The new religion meant an attempt to put an end to other beliefs too: saints’ days were scrapped, but pilgrimages persisted despite repeated censure from the pulpit. Throughout much of the period under Marshall’s magnifying glass – basically from 1540-1814 – ‘the old ways’ persisted in various forms, and Marshall breaks new ground in his comprehensive study of Orkney witchcraft.

Between 1594 and 1708, at a time when witchcraft was a capital crime, 97 people were accused of witchcraft on Orkney – proportionately twice as many as in Scotland overall. Most of them (81) were women, often itinerant ‘charmers’ practising magic from the pre-Christian Scandinavian past, begging for food, drink and money and making veiled threats if this was denied them. Very little seems to have had anything to do with the devil himself; it was more a case of placating the ‘fairy folk’ who were thought to be notoriously capricious in the spells they placed on crops, farm animals and people. Indeed, as Marshall points out in his book’s opening sentence, one of his own ancestors was killed by a curse from a witch (on Sanday in 1624) who was then burned at the stake just outside Kirkwall.

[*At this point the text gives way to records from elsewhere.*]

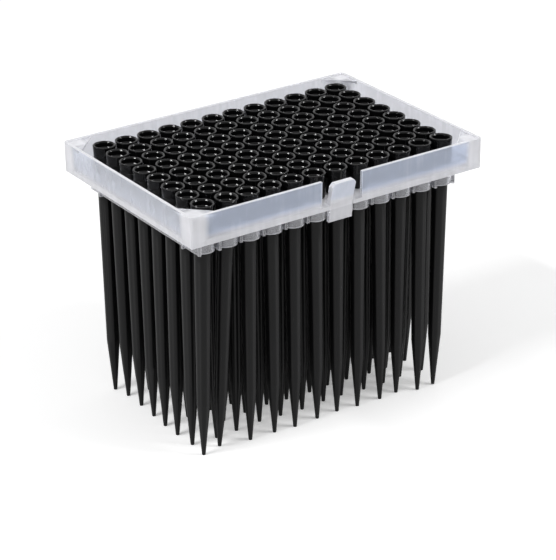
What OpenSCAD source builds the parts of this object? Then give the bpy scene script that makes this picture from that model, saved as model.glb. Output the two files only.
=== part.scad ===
// Rack tray of disposable pipette tips: a thin-walled tray whose deck carries a
// grid of collars, with one tip hanging by its shoulder in each collar.
// Millimetres. +Z is up, Z = 0 is the plane the tip ends stand on, X runs along
// the long side, and the latch tab is on the -Y side.

/* [Tip grid] */
// Tips along the long side
columns = 12; // [2:1:12]
// Tips along the short side
rows = 8; // [2:1:8]
// Distance between the axes of neighbouring tips
pitch = 9; // [8.8:0.05:9.4]

/* [Tip outside] */
// Length from mouth to end
tip_length = 95; // [70:1:110]
// Height of the head, from shoulder to mouth
head_h = 9; // [7.8:0.1:9.6]
// Gap between the mouths of neighbouring tips
mouth_gap = 0.9; // [0.8:0.05:1.4]
// Rounding of the lip
lip_r = 0.3; // [0.1:0.05:0.35]
// Step from the body out to the head at the shoulder
shoulder_step = 0.55; // [0.45:0.05:0.8]
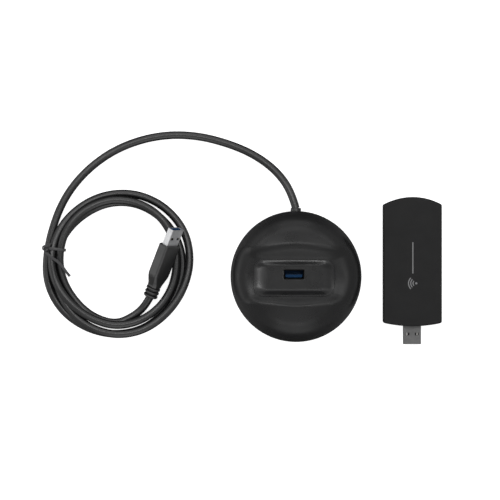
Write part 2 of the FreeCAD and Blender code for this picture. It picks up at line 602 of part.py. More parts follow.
z = AD_PCB[1] + 0.02
can = box(AD_X - 13, AD_X + 13, -8, 16, z, z + 2.4).cut(box(AD_X - 12.75, AD_X + 12.75, -7.75, 15.75, z - 1, z + 2.15))
save(solid_of(can), "rf_shield_can")
save(rprism(AD_X, 4, 10, 10, 0.3, z, z + 0.9), "radio_chip")
save(rprism(AD_X, 4, 9, 9, 0.5, z + 0.92, z + 2.13), "thermal_pad")
save(rprism(AD_X - 9.0, -13.5, 3.2, 2.5, 0.3, z, z + 0.8), "clock_crystal")
caps = []
for i in range(4):
    caps.append(box(AD_X + 4 + 3 * i - 0.8, AD_X + 4 + 3 * i + 0.8, -13.4, -12.6, z, z + 0.8))
for i in range(4):
    caps.append(box(AD_X - 6 + 4 * i - 0.5, AD_X - 6 + 4 * i + 0.5, 19.4, 21.0, z, z + 0.8))
save(group(caps), "capacitors")
fl = rprism(AD_X + 9.0, -19.0, 7.0, 5.0, 0.3, z, z + 1.0)
save(fl, "power_regulator")
for sx, name in ((-1, "antenna_left"), (1, "antenna_right")):
    a = box(AD_X + sx * 9 - 6.5, AD_X + sx * 9 + 6.5, 36.0, 36.3, z, z + 5.0)
    a = a.fuse(box(AD_X + sx * 9 - 6.5, AD_X + sx * 9 + 6.5, 36.0, 44.0, z + 4.7, z + 5.0))
    a = a.fuse(box(AD_X + sx * 9 - 6.5, AD_X + sx * 9 - 5.0, 43.7, 44.0, z, z + 5.0))
    a = a.cut(box(AD_X + sx * 9 - 2.0, AD_X + sx * 9 + 6.6, 39.0, 40.2, z + 4, z + 6))
    save(solid_of(a), name)

print("cord in all: lead %.1f + tail %.1f + the coil's turns" % (lead_len, tail_len))
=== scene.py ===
"""Looks of a wireless network stick and its round desk cradle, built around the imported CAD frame.

Everything is in metres, in the frame of the CAD model.
"""
import json
import math

import bmesh
import bpy
import numpy as np
from mathutils import Matrix, Vector


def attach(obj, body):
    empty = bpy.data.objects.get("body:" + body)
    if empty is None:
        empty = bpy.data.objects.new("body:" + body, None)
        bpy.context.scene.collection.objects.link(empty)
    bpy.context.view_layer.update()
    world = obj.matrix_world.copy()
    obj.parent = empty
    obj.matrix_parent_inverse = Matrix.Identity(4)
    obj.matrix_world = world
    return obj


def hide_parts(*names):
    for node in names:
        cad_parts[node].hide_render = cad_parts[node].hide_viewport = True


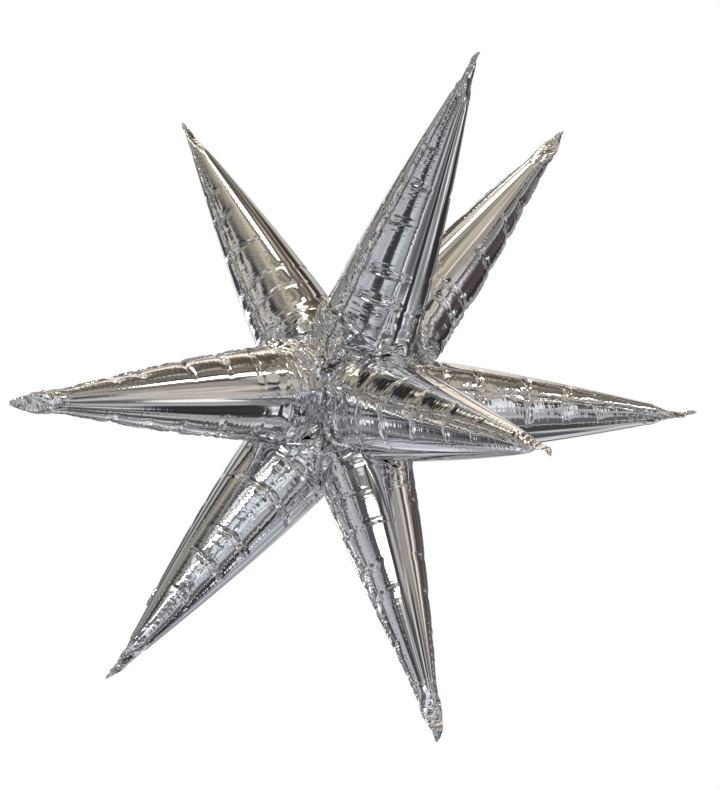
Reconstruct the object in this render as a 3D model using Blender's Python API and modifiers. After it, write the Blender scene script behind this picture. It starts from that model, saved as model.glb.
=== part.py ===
"""A starburst foil balloon: twelve inflated foil cones, tied together by their tails.

Metres, +Z up, seen from -Y. The origin is the tie knot, where the twelve tails meet.
Each cone is two foil panels sealed along their edges, so it has a seam flange down both sides
that runs on past the point as a flat tab. It is blown up through its tail, so its wall is open
there. Where two cones lean on each other, both are pressed flat.
"""

import math
from collections import namedtuple

import bmesh
import bpy
from mathutils import Matrix, Vector

# One cone, measured from its point
CONE_LENGTH = 0.344
WIDEST_AT = 0.276
WIDEST_RADIUS = 0.0495
SIDE_CURVE = 1.25
BASE_CURVE = 2.6
NECK_RADIUS = 0.009
POINT_RADIUS = 0.0022
BODY_ENDS_AT = 0.020

# The tucks that cross the foil, as distances from the point
TUCKS = (0.092, 0.120, 0.149, 0.180, 0.213, 0.248, 0.284)
TUCK_DEPTH = 0.0018
TUCK_BULGE = 0.0012

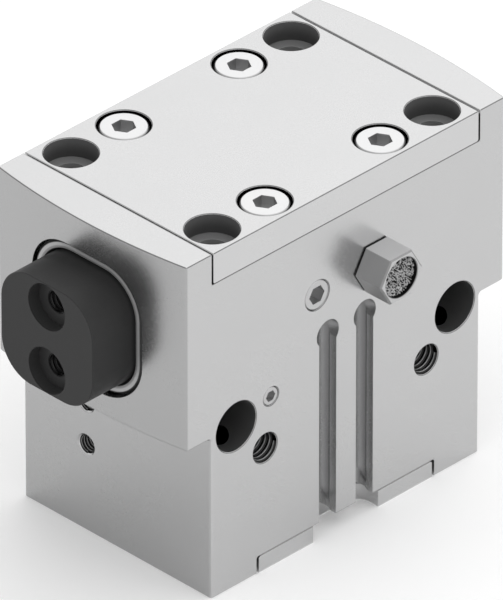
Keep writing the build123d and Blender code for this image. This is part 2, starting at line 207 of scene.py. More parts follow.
# Places where the finish of the body, the cover and the parts in them changes
spots = {
    "top": 54.5 * mm, "frontY": -17.8 * mm, "backY": 17.8 * mm, "step": 25.4 * mm,
    "recess": 25.35 * mm, "coverEnd": 25 * mm, "underJoint": 49.65 * mm, "overJoint": 49.76 * mm,
    "archCentre": (-74.86 * mm, 0), "archR": 106.36 * mm, "overCap": 2.75 * mm, "capHalf": 17.1 * mm,
    "mount": (20.75 * mm, 13.3 * mm), "mountR": 2.2 * mm, "seatR": 3.77 * mm, "seatFloor": 51.55 * mm,
    "screw": (10.875 * mm, 13.3 * mm), "bolt": (20.75 * mm, 25.3 * mm), "boltR": 3.78 * mm,
    "slot": 3.5 * mm, "slotHalf": 1.66 * mm, "jawZ": 39.15 * mm,
    "thread": (15.3 * mm, 19.4 * mm), "threadR": 2.27 * mm,
    "vent": (5.5 * mm, 39.15 * mm), "plug": (-14.2 * mm, 27.1 * mm), "plugR": 1.43 * mm,
    "portX": -25.5 * mm, "port": (5.9 * mm, 3.4 * mm), "portMiddle": 17.1 * mm, "portR": 1.43 * mm,
}

# Blasted and anodised aluminium, light grey and satin, with painted shade along its broken edges
blasted = {
    "tone": 0.525, "cloudSize": 9 * mm, "cloud": 0.02, "speckleSize": 0.18 * mm, "speckle": 0.032,
    "metal": 0.96, "rough": 0.26, "roughCloud": 0.05, "roughSpeckle": 0.1, "blue": 1.004,
    "grainSize": 0.09 * mm, "grainDepth": 0.005 * mm, "uneven": 0.6,
    # the edge tone is painted shade on broken edges and hole rims, the joint tone painted shadow along
    # joints and gaps
    "edge": 0.18, "joint": 0.4, "inside": 0.5,
    "edgeBand": (0.1 * mm, 0.13 * mm), "faceBand": (0.1 * mm, 0.14 * mm),
}


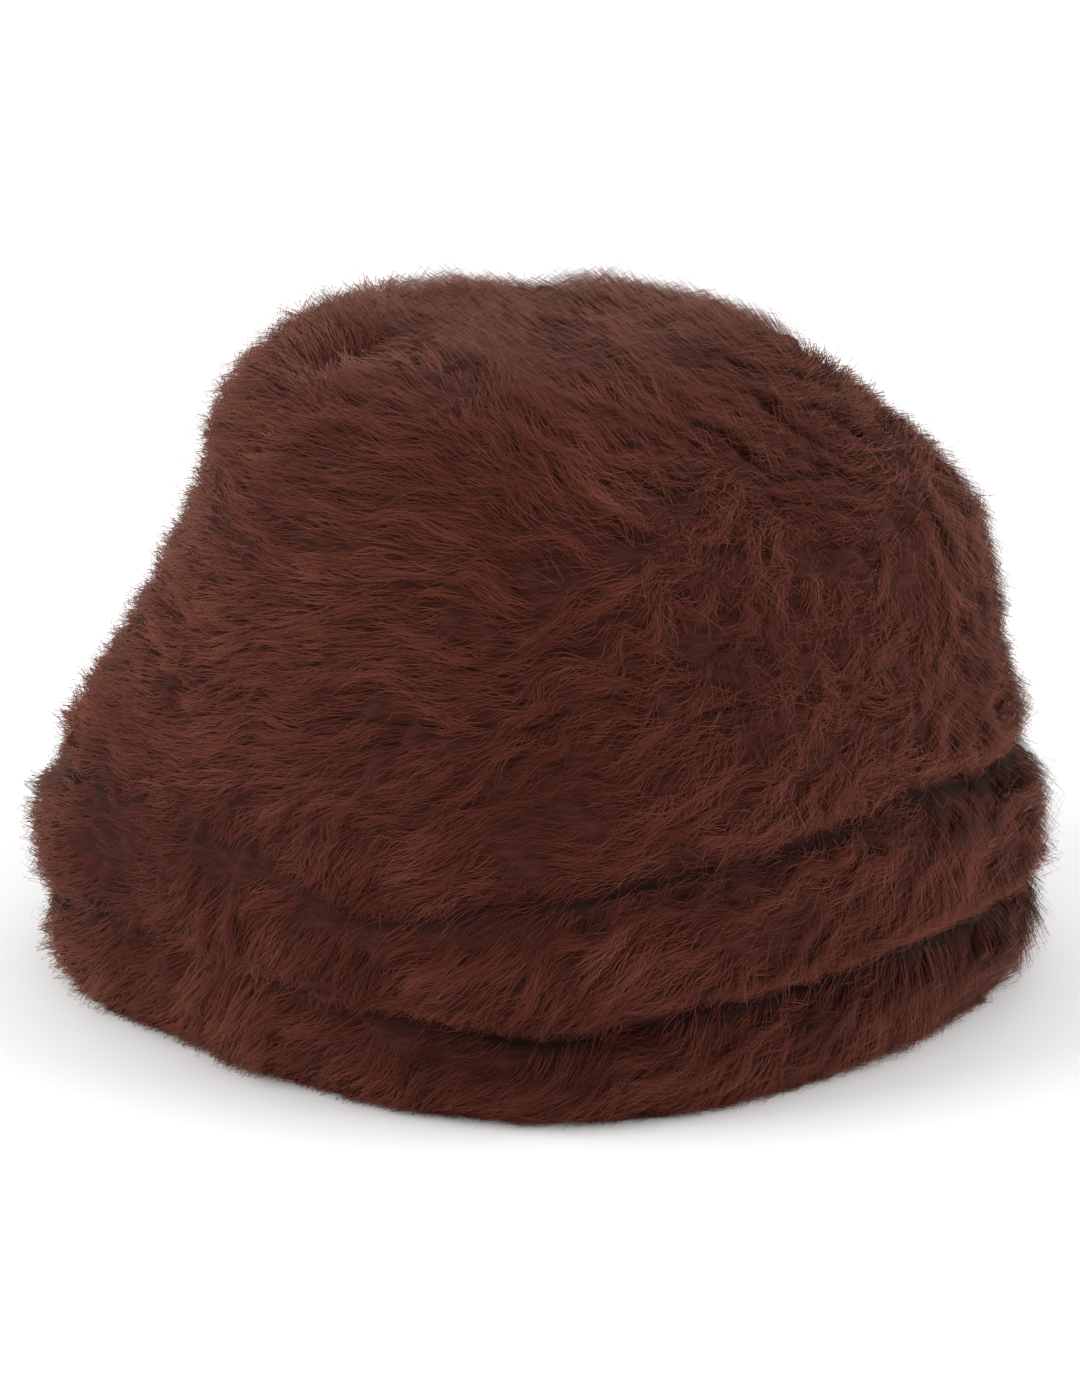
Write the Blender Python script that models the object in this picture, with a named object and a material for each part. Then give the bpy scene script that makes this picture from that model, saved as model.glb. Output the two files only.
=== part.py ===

Since 2019, there’s been a small memorial on the spot where those accused of witchcraft met their horrible deaths. Carved on a blue-grey sandstone slab is a circular image of sundial (to show the healing passage of time) with the words ‘They were cheust folk’ surrounding it.

Indeed they were. Just folk. Folk who might have said an angry word when robbed of a handful of oatmeal (that’s why Anie Tailzeour, the woman who cursed Marion Paulson, Marshall’s ancestor, ended up at the stake). Folk caught up in feuds between rival landowners. Folk who were blamed for drownings at sea because they said the wrong thing at the wrong time.  Just folk. And the way Marshall writes history, putting the spotlight on Orkney and its people and showing how their history is anything but peripheral, finally does them justice.

 

Storm’s Edge: Life, Death and Magic in the Islands of Orkney by Peter Marshall is published by William Collins, priced £25.